Your task is to return, exactly, the run of lines starting at the line holding "The build123d and" and ending at the line holding "self.tree = tree", both ends included and no other lines.

#### SUPPLIED MATERIAL:

##########

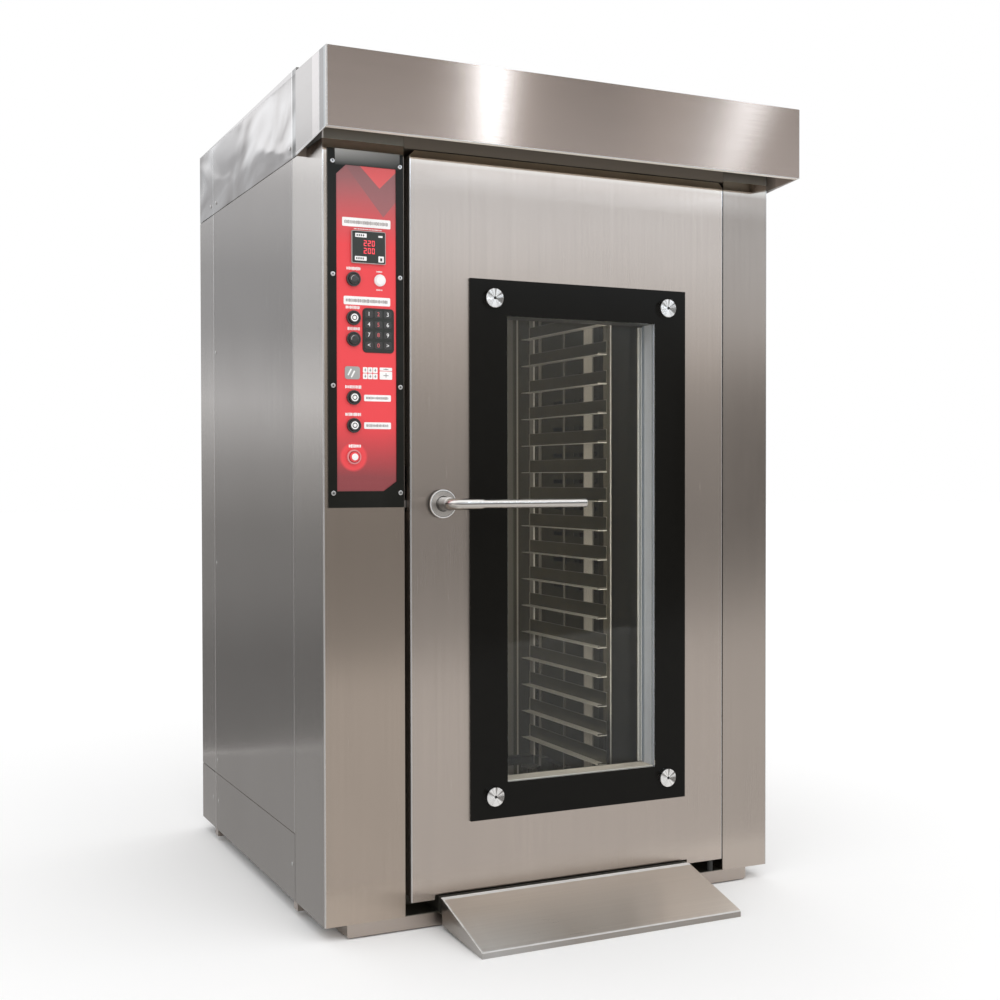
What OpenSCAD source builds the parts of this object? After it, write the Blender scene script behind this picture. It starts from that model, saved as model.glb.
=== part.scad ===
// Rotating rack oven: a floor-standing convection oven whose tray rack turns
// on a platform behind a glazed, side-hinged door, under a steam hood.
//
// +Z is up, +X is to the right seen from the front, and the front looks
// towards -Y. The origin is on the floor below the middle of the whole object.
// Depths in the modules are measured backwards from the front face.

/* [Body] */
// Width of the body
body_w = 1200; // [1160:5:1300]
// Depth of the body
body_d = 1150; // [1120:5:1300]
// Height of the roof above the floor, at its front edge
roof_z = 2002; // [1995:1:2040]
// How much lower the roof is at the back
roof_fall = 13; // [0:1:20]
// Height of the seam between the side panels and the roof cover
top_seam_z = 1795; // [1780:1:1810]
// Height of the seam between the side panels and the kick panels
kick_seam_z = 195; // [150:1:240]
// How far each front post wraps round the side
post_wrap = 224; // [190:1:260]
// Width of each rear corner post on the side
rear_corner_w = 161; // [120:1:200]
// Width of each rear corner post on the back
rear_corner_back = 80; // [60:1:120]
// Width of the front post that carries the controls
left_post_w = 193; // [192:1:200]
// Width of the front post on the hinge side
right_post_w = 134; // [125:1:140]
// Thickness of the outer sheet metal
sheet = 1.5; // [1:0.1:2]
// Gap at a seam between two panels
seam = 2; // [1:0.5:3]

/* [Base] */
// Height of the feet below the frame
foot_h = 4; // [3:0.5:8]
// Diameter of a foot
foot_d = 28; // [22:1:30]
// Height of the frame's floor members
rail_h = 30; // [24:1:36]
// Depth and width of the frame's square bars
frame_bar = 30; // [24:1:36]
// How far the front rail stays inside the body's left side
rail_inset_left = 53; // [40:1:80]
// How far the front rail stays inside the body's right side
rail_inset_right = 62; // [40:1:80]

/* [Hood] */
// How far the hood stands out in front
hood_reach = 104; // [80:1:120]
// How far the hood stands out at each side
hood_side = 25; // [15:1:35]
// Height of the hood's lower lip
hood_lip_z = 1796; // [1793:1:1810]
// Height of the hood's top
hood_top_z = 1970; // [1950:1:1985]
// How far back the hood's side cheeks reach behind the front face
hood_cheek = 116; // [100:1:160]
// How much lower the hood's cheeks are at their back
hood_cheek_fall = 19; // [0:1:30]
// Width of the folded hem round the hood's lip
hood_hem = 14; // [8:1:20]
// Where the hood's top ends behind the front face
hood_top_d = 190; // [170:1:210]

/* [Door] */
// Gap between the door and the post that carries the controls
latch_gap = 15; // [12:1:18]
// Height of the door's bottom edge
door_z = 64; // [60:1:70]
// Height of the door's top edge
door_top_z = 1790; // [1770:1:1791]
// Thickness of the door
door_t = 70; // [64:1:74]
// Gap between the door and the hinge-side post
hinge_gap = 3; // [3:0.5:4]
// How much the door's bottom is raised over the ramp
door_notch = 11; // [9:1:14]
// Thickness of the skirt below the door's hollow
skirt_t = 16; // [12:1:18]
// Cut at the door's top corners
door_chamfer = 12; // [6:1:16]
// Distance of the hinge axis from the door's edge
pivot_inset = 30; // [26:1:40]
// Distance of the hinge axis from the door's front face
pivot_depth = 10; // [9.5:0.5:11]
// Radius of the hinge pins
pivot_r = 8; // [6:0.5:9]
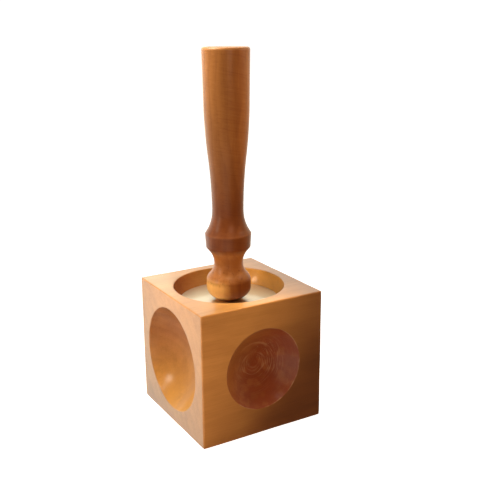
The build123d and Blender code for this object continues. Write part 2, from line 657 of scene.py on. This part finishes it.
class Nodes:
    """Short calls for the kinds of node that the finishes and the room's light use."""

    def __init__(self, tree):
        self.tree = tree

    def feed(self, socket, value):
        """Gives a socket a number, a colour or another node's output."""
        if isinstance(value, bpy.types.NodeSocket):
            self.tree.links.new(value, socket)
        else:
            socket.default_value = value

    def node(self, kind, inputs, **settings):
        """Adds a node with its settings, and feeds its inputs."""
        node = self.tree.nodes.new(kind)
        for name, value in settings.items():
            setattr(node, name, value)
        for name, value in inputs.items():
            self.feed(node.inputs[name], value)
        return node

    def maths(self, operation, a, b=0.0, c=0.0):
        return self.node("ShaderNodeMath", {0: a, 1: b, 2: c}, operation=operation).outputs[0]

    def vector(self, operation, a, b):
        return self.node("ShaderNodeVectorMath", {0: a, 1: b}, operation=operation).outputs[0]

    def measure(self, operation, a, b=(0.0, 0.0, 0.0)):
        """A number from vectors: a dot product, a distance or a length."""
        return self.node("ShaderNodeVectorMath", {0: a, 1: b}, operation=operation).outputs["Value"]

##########

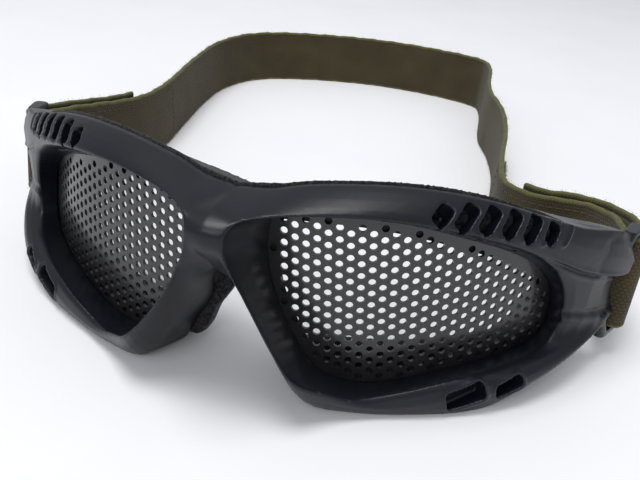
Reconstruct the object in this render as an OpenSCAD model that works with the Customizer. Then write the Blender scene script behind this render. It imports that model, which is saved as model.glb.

##########

#### SOLUTION TO THIS PROBLEM:
The build123d and Blender code for this object continues. Write part 2, from line 657 of scene.py on. This part finishes it.
class Nodes:
    """Short calls for the kinds of node that the finishes and the room's light use."""

    def __init__(self, tree):
        self.tree = tree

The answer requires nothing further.